Horkheim mit bester Beteiligung
Die Wahlbeteiligung stellte sich am Sonntag im Vergleich der Stadtteile durchaus unterschiedlich dar. Dabei gilt: Je größer der Stadtteil, um so schlechter die Wahlbeteiligung. In Böckingen, mit rund 23.500 Einwohnern so groß wie Eppingen, waren von den 16.024 Wahlberechtigten nur 4487 Menschen in einem der 18 Wahllokale wählen gegangen. Das entspricht einer Beteiligung von 28 Prozent. Auch die Neckargartacher (10.100 Einwohner) und die Kernstadt-Heilbronner (62.400) hielten sich zurück. In Neckargartach wählten 1995 Menschen (28,8 Prozent), in der Kernstadt 11.735 Personen oder 29 Prozent. Schon 2014 trugen die Kernstadt und Böckingen die rote Laterne. Am höchsten lag die Wahlbeteiligung am Sonntag in Horkheim (42,7 Prozent) und in Kirchhausen (38 Prozent). Wie bei der OB-Wahl vor acht Jahren lagen auch diese beiden Stadtteile bei der Wahlbeteiligung vorne. Die meisten ungültigen Stimmen produzierten in ihren zwei Wahllokalen die Klingenberger.
Wahlhelfer wurden knapp
Im Einsatz waren am Wahlsonntag in den 66 Urnenwahllokalen und den 30 Briefwahlbezirken rund 770 Wahlhelfer. Das waren rund 200 mehr als bei vergangenen Wahlen. Der Grund war die Überwachung der Corona-Regeln. Ergänzt wurde das Helfer-Team unter anderem noch durch Erfasserinnen für die eingehenden Schnellmeldungen und Techniker für die Wahlpräsentation im Großen Ratssaal der Stadt. In der Woche vor der Wahl hatte Sandra Frank vom städtischen Wahlamt jedoch alle Hände voll zu tun: Fast täglich landeten neue Krankmeldungen auf ihrem Tisch. Allein am Sonntag waren es zehn. "Es war nahezu alles dabei, nicht nur Corona", geht Wahlamtsleiterin Petra Faber ein wenig ins Detail. Somit galt es, schnell Ersatzpersonal zu finden und die neuen Mitarbeiter zu schulen. "Am Ende ist es mit den Einsatzkräften genau aufgegangen", zeigte sich Faber in der Rückschau zufrieden. Dass das Ergebnis gegenüber 2014 erst um 19.16 Uhr und somit 25 Minuten später feststand, tat dem guten Allgemeinbild keinen Abbruch.
Wie es weitergeht
Die Amtszeit von Oberbürgermeister Harry Mergel (65) dauert offiziell noch bis zum 30. April. Am 16. März 2014 hatte er sich im ersten Wahlgang mit 55,9 Prozent der Stimmen gegen die Mitbewerber Martin Diepgen, Jürgen Mosthaf, Rolf Rinkenauer und Björn Brett durchgesetzt. Die Amtseinführung erfolgte im Rahmen einer Sitzung des Gemeinderats am 5. Mai 2014. Zahlreiche Ehrengäste aus Politik, Verwaltung, Wirtschaft und Kirche hatten sich aus diesem würdevollen Anlass im Großen Ratssaal eingefunden. Die Vereidigung und Verpflichtung erfolgte durch den damals dienstältesten Stadtrat Klaus Hackert (CDU).
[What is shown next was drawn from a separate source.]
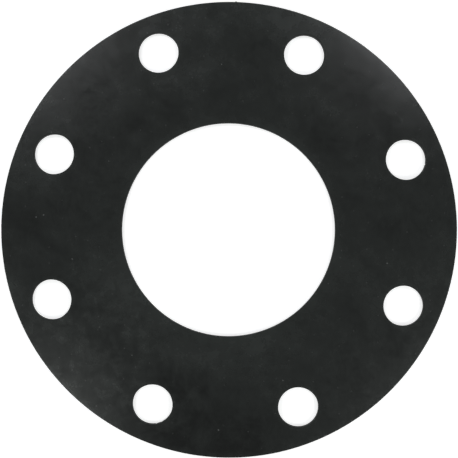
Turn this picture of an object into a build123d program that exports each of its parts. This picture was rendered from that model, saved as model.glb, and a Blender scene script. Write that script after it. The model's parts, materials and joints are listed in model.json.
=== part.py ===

Wie die Geschäftsstelle des Gemeinderats auf Anfrage mitteilte, wird die Verpflichtung von Harry Mergel Anfang Mai stattfinden. Ein genauer Termin steht jedoch noch nicht fest. Zunächst muss die Wahl durch die Rechtsaufsichtsbehörde binnen einer Frist von einem Monat nach der öffentlichen Bekanntmachung des Wahlausschusses, der am Dienstagnachmittag im Rathaus tagt, geprüft werden. Wird die Wahl nicht beanstandet, ist sie gültig.